The brokerage house expects India's credit impulse to support equities, with the Nifty 50 momentum in the 20-35 percent range. Favourable energy pricing and potential global fixed-income benchmark inclusion could help bridge the balance of payments gap and lead to rupee appreciation.

India's GDP growth outlook surpasses that of emerging markets.

Indian equities: fair value with 22 percent upside

CLSA's regression model for MSCI India, based on factors like industrial production, US manufacturing data, money supply growth, and exchange rates, historically explains about 80% of monthly index movements. The model now suggests Indian equities are fairly valued, showing a 22% US dollar upside through October 2024. This outlook outperforms CLSA's expectations for the overall MSCI EM index.

India's profits outpace emerging markets again

CLSA sees India's margin compression nearing the late cycle phase as the price spread between input and output (PPI or WPI less CPI) moves from a record high in May 2022 towards the lower bound of a two-decade range by July 2023. This improvement is expected to boost India's corporate profitability, with ROE projected to rise significantly from being only 0.8ppt stronger than emerging markets in 1Q23 to 3.9ppt higher by 1Q24.

The current 129 percent price book premium for India compared to EM peers is becoming more acceptable, although consensus projections suggest it may slightly erode to 110% by the end of 2025. This premium reflects expectations for structurally superior growth and lower cost of equity, which may be warranted.

The rising relative ROE has the potential to extend India's positive value creation differential above that of overall emerging markets, typically associated with Indian equity market outperformance.

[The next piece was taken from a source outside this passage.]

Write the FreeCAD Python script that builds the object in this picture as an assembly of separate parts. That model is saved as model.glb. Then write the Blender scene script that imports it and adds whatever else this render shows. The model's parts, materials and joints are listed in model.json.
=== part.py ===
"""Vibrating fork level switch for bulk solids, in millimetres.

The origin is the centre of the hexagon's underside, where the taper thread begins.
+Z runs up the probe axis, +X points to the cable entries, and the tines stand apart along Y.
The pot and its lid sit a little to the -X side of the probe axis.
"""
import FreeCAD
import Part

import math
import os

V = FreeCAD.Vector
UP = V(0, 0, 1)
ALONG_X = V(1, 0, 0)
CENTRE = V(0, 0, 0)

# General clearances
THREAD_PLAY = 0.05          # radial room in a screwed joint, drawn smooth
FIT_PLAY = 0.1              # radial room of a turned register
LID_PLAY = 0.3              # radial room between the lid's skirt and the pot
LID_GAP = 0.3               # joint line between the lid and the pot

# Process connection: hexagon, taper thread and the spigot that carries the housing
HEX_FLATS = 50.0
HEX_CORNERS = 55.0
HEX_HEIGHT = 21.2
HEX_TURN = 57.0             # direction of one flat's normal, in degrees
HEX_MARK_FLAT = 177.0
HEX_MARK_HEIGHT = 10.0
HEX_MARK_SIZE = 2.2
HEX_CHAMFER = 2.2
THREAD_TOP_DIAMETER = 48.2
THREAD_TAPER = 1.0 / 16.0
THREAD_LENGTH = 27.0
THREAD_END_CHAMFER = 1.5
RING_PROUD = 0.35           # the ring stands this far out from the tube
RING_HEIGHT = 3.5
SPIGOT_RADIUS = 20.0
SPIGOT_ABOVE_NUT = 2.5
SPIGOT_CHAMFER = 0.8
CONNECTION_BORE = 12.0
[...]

Key sectors driving this improvement are IT, consumer staples, and, to a lesser extent, materials, according to consensus forecasts.

EPS growth breakout: Backed by GDP and revisions

CLSA said the consensus outlook for Indian earnings growth looks very optimistic for FY24 and FY25, exceeding analysts' initial forecasts, which historically have been overly optimistic. However, there are positive indicators for this growth, including supportive GDP trends and recent improvements in earnings revisions. This is a departure from the past decade's stagnant growth. Positive earnings revisions are particularly notable in consumer, energy, and materials sectors, but negative revisions persist for Indian IT companies.

Foreign investors maintain balanced exposure to Indian equities

CLSA said non-resident Indian equity ownership at 17.5% is below the 2021 peak of 20.6 percent, and foreign net purchases in Indian equities continue their post-2015 trend. This suggests that international investors can still accumulate Indian assets. Additionally, domestic mutual funds have seen increased three-month cumulative net inflows of 0.23 percent of market capitalization, driven by the typical behavior of Indian retail equity investors who follow equity momentum with a six-month lag, despite India's earnings yield to bond yield ratio not favoring equities in comparison to other emerging markets.